■ The request
Your answer should consist only of the lines below from the one with "What bpy script" through the one with "LIFT_THICKNESS = 0.0065", copied exactly.
------ Record set
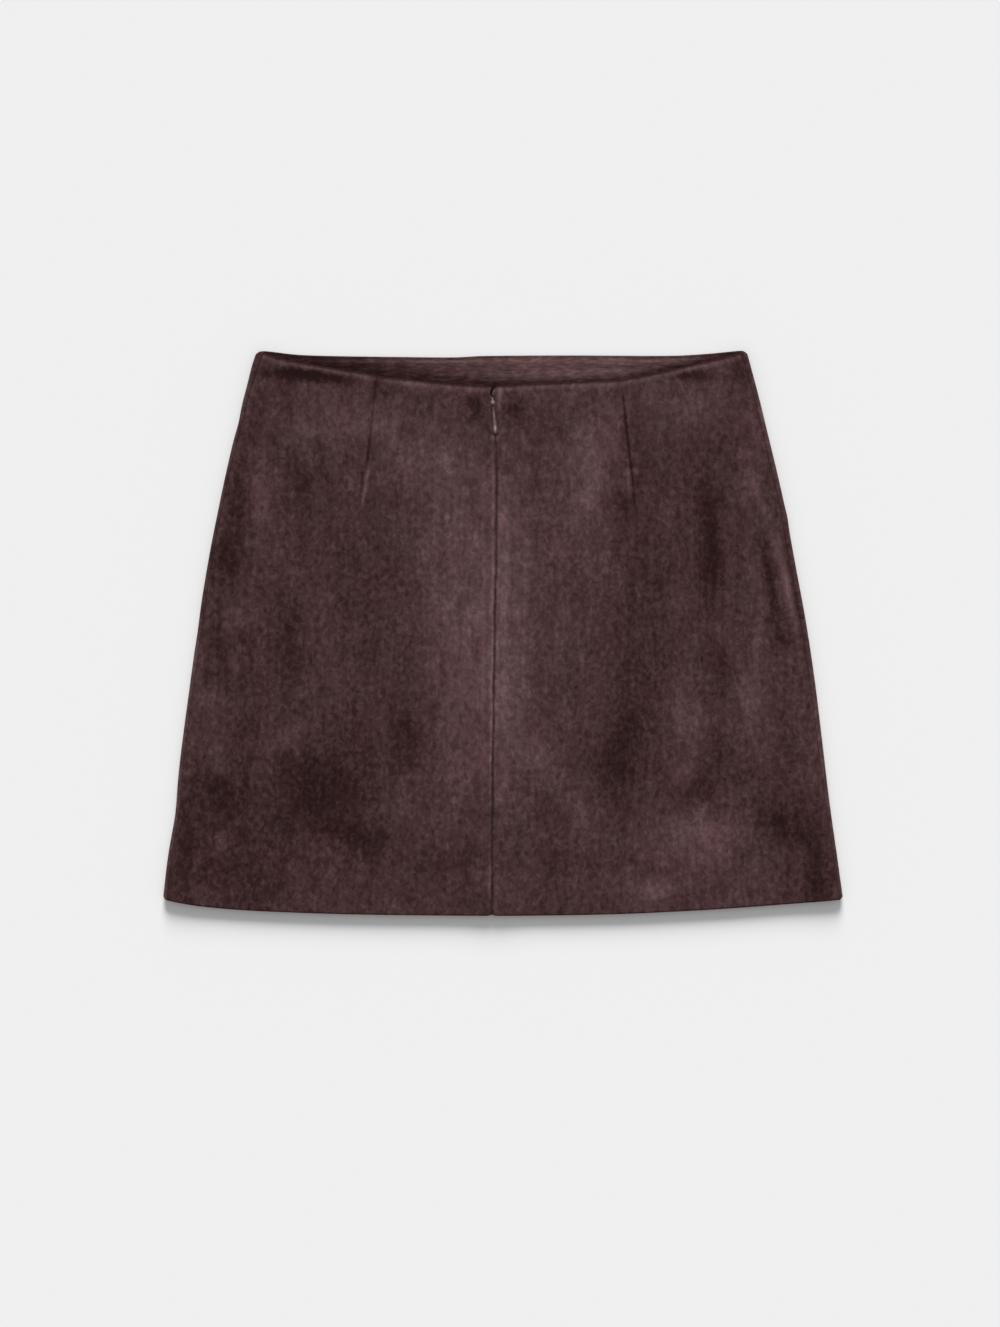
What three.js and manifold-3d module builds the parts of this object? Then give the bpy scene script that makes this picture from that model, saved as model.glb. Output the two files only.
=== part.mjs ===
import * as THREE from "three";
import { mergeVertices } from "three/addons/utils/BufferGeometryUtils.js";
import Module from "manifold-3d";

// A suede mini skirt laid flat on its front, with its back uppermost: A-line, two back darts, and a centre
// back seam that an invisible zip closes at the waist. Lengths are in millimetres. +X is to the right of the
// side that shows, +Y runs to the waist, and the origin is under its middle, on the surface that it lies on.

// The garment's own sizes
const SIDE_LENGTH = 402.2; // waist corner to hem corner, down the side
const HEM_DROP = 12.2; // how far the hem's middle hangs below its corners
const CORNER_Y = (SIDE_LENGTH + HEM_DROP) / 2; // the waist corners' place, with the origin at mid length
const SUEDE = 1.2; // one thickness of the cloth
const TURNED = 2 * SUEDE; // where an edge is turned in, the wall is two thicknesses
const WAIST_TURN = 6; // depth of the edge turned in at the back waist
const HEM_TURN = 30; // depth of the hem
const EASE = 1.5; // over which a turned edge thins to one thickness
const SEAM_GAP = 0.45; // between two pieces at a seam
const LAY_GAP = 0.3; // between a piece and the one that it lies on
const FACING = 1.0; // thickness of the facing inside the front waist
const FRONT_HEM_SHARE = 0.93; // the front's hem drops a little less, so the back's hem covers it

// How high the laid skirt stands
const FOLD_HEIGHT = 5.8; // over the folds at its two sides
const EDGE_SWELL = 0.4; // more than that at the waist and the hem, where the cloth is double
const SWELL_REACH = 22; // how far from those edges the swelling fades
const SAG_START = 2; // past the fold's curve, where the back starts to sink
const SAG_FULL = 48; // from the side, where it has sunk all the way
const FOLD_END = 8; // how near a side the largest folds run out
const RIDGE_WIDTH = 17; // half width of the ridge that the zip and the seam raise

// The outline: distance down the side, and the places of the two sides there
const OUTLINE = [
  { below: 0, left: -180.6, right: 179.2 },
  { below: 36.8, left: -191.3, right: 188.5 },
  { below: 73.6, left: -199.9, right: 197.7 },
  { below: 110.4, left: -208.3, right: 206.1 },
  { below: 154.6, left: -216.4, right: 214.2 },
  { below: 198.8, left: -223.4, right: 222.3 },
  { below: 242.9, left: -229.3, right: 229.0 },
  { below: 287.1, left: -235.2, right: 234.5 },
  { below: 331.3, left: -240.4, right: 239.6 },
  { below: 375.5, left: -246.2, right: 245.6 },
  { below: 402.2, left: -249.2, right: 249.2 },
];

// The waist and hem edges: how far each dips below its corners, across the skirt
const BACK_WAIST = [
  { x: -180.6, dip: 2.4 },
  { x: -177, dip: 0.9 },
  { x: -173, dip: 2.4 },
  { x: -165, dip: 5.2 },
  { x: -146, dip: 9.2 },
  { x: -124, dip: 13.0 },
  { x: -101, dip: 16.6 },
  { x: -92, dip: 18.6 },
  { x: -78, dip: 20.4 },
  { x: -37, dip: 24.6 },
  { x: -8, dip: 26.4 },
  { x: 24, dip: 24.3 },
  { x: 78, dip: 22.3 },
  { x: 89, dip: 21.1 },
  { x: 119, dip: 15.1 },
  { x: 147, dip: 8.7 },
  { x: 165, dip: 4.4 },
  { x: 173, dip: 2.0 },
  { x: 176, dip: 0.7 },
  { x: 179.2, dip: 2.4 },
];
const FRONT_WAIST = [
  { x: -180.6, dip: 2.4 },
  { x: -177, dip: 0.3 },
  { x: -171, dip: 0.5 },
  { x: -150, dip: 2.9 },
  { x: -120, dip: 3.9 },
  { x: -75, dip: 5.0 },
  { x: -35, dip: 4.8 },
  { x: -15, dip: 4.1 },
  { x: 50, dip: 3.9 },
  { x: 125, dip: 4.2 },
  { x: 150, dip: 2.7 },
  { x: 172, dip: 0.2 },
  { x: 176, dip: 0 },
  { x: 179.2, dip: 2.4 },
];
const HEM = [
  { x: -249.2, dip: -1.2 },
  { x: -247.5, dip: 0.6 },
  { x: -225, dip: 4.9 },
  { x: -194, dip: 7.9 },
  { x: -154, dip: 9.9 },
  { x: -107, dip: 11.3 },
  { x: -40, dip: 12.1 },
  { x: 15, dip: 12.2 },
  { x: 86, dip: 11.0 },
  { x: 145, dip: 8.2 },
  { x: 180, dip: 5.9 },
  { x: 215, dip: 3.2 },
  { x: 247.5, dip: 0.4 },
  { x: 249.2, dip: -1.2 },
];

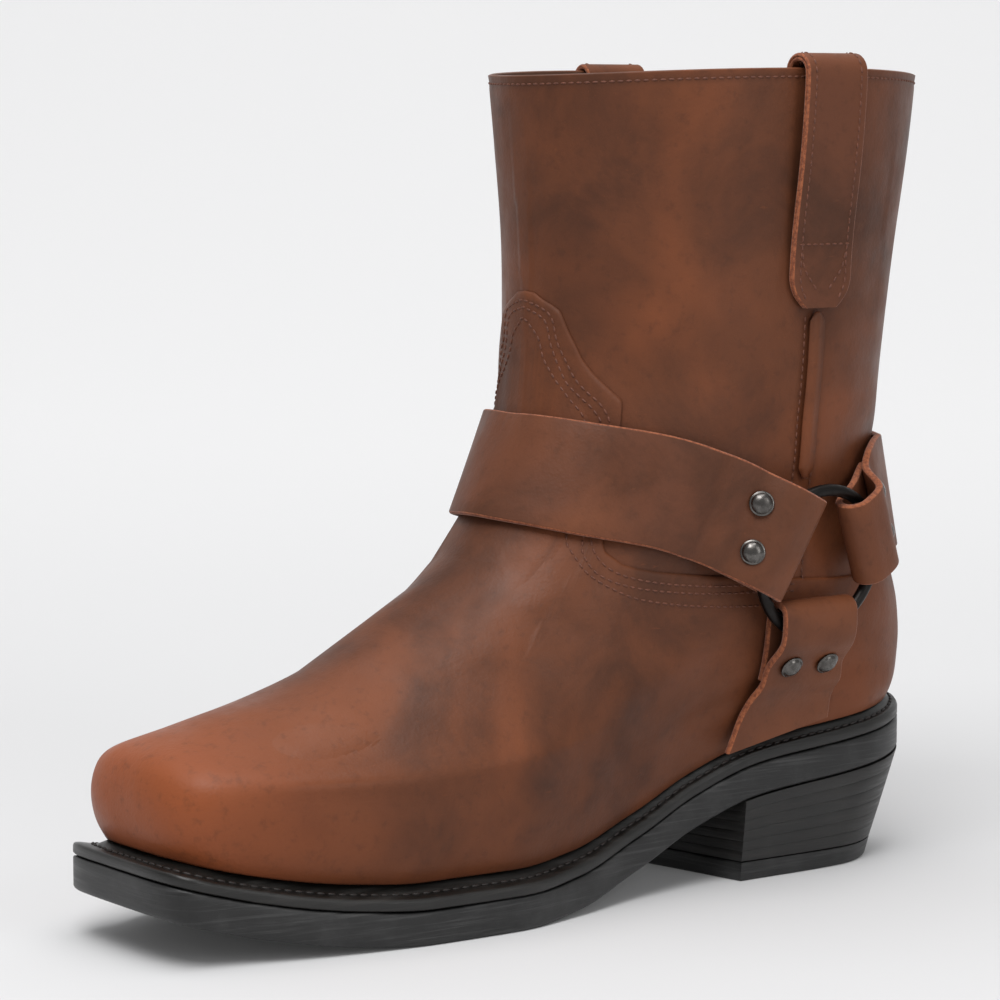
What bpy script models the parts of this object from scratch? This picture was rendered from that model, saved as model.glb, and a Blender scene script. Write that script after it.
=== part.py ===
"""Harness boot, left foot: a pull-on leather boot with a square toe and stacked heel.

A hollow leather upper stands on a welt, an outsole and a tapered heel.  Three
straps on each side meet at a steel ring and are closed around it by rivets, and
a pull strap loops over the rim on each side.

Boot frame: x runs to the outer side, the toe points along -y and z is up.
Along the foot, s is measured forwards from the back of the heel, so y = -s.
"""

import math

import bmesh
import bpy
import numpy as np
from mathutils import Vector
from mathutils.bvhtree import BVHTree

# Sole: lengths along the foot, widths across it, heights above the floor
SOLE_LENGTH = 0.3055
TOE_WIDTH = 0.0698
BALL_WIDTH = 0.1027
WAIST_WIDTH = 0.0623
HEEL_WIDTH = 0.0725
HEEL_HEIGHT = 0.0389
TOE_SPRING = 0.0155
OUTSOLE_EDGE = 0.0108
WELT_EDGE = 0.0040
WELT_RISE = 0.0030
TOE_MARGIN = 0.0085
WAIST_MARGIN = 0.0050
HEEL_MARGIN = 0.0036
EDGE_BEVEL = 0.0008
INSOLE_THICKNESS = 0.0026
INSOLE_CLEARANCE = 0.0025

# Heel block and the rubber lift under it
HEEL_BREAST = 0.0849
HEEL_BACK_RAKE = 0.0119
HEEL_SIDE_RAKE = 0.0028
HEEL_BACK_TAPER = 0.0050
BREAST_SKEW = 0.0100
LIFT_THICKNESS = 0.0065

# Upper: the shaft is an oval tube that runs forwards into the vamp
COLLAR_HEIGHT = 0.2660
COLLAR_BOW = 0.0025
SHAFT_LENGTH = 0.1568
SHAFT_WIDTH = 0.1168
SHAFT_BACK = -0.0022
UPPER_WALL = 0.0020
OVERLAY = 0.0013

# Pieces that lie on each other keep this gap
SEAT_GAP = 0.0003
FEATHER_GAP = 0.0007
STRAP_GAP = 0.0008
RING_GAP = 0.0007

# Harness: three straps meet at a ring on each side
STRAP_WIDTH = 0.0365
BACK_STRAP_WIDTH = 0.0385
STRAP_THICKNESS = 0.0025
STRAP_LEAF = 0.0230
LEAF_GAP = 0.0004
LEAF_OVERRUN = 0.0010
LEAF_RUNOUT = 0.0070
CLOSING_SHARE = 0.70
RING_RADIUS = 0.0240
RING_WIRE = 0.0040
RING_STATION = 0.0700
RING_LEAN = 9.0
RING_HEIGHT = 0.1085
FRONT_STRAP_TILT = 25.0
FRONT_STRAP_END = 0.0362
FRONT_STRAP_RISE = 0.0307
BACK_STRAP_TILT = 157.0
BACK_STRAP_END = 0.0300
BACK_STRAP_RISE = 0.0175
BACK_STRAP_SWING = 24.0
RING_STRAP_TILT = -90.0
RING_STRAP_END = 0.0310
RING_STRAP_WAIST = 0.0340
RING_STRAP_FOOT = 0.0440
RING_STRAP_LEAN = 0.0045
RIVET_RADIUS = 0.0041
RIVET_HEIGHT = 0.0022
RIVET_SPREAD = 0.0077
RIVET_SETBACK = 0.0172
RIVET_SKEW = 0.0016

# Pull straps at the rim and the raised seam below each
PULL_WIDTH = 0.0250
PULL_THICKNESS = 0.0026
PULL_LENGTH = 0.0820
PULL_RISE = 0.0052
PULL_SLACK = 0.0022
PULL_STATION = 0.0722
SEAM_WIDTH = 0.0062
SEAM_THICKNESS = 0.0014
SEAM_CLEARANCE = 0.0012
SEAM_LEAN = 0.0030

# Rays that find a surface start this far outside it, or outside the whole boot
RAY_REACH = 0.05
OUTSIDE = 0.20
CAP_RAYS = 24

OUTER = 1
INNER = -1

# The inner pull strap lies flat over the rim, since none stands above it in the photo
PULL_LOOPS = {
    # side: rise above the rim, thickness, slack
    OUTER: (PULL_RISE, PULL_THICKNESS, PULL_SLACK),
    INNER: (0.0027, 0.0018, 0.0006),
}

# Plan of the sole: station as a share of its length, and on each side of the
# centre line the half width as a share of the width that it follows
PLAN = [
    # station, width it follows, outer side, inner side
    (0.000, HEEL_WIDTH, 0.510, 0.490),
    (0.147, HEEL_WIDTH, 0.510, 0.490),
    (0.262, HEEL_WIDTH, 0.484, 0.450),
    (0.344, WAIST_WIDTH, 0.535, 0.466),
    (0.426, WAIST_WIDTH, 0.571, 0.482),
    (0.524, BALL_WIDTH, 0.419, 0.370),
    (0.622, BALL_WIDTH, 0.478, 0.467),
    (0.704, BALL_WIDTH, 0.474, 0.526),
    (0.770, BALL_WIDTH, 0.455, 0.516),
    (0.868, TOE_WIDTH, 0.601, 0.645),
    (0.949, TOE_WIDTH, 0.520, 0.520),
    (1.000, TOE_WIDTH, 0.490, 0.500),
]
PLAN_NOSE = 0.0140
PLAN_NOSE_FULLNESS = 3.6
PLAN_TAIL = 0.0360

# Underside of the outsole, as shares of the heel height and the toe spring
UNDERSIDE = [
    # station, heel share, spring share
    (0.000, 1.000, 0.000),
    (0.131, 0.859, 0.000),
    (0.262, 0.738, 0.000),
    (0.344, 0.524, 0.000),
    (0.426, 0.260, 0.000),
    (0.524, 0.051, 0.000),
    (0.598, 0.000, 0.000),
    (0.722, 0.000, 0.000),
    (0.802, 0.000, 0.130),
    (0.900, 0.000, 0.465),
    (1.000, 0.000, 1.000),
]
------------
■ Solution for this problem
What bpy script models the parts of this object from scratch? This picture was rendered from that model, saved as model.glb, and a Blender scene script. Write that script after it.
=== part.py ===
"""Harness boot, left foot: a pull-on leather boot with a square toe and stacked heel.

A hollow leather upper stands on a welt, an outsole and a tapered heel.  Three
straps on each side meet at a steel ring and are closed around it by rivets, and
a pull strap loops over the rim on each side.

Boot frame: x runs to the outer side, the toe points along -y and z is up.
Along the foot, s is measured forwards from the back of the heel, so y = -s.
"""

import math

import bmesh
import bpy
import numpy as np
from mathutils import Vector
from mathutils.bvhtree import BVHTree

# Sole: lengths along the foot, widths across it, heights above the floor
SOLE_LENGTH = 0.3055
TOE_WIDTH = 0.0698
BALL_WIDTH = 0.1027
WAIST_WIDTH = 0.0623
HEEL_WIDTH = 0.0725
HEEL_HEIGHT = 0.0389
TOE_SPRING = 0.0155
OUTSOLE_EDGE = 0.0108
WELT_EDGE = 0.0040
WELT_RISE = 0.0030
TOE_MARGIN = 0.0085
WAIST_MARGIN = 0.0050
HEEL_MARGIN = 0.0036
EDGE_BEVEL = 0.0008
INSOLE_THICKNESS = 0.0026
INSOLE_CLEARANCE = 0.0025

# Heel block and the rubber lift under it
HEEL_BREAST = 0.0849
HEEL_BACK_RAKE = 0.0119
HEEL_SIDE_RAKE = 0.0028
HEEL_BACK_TAPER = 0.0050
BREAST_SKEW = 0.0100
LIFT_THICKNESS = 0.0065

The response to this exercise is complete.